Computing the PLL table
struct __attribute__((packed)) PLLtable
{
uint16_t f10kHz;
uint8_t m;
uint8_t n;
uint8_t c;
};
constexpr PLLtable plltable[]
{
{12000,12,1,5},
{12009,245,17,6},
{12012,185,11,7},
{12013,173,9,8},
…
};
Such a table can be computed using the following Python skript.
VCOMAX = 1e9
VCOMIN = 599.9e6
M_MAX = 255
N_MAX = 255
C_MAX = 255
F0 = 50e6
FMAX = 370e6
FMIN = 120e6
combinations = {}
def computeCombinations():
with open(“plltable.txt”, “w”) as file:
for m in range(1, M_MAX+1):
for n in range(1, N_MAX+1):
fVCO = F0 * m / n
if fVCO > VCOMAX or fVCO < VCOMIN:
continue
for c in range(1, C_MAX+1):
f = fVCO / c
if f >= FMIN and f <= FMAX:
f10kHz = int(f/10000)
try:
if combinations[f10kHz]:
pass
except:
combinations[f10kHz] = (m,n,c)
file.write(f”{f10kHz}, {m}, {n}, {c}\n”)
Writing the Scan Chain into the PLL
On the FPGA we define some registers and instatiate the IP core
wire pll_clk;
wire pll_locked;
reg pll_areset = 0;
reg pll_configupdate = 0;
reg pll_scanclkena = 0;
wire pll_scandata;
wire pll_scandataout;
wire pll_scandone;
// PLL control
reg [7:0] pllchain [17:0];
reg [4:0] pllchainbyteread = 0;
reg [2:0] pllchainbitwrite = 0;
reg [4:0] pllchainbytewrite = 0;
reg pllwritestart = 0;
reg pllsavedrunningstate = 0;
assign pll_scandata = pllchain[pllchainbytewrite][pllchainbitwrite];
PLL200MHzRec PLL200MHzRec_inst (
.areset ( pll_areset ),
.configupdate ( pll_configupdate ),
.inclk0 ( clk ),
.scanclk ( clk ),
.scanclkena ( pll_scanclkena ),
.scandata ( pll_scandata ),
.c0 ( pll_clk ),
.locked ( pll_locked ),
.scandataout ( pll_scandataout ),
.scandone ( pll_scandone )
);
After the command interpreter has received the last byte of the scan chain from the MCU and put it into pllchain it asserts pllwritestart.

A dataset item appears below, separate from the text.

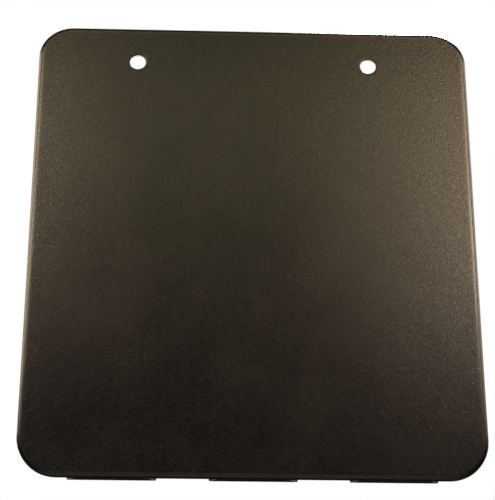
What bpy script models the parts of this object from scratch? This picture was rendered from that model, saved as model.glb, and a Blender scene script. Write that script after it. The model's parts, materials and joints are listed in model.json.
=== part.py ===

This activates the task below which transfers the scan chain into the PLL.
reg [1:0] delayscandata = 0;
// Program PLL scanchain into the device
always @(negedge clk ) begin
if (pllwritestart) begin
pll_scanclkena <= 1;
if (delayscandata < 2) begin
delayscandata <= delayscandata + 2’d1;
end else begin
pllchainbitwrite <= pllchainbitwrite + 3’d1;
if (pllchainbitwrite == 3’d7) begin
pllchainbytewrite <= pllchainbytewrite + 5’d1;
if (pllchainbytewrite == 5’d17)
pll_scanclkena <= 0;
end
end
end else begin
delayscandata <= 0;
pllchainbitwrite <= 0;
pllchainbytewrite <= 0;
end
end
After the transfer is complete and the IP core asserts pll_scandone we have to pulse pll_areset to finish the reconfiguration.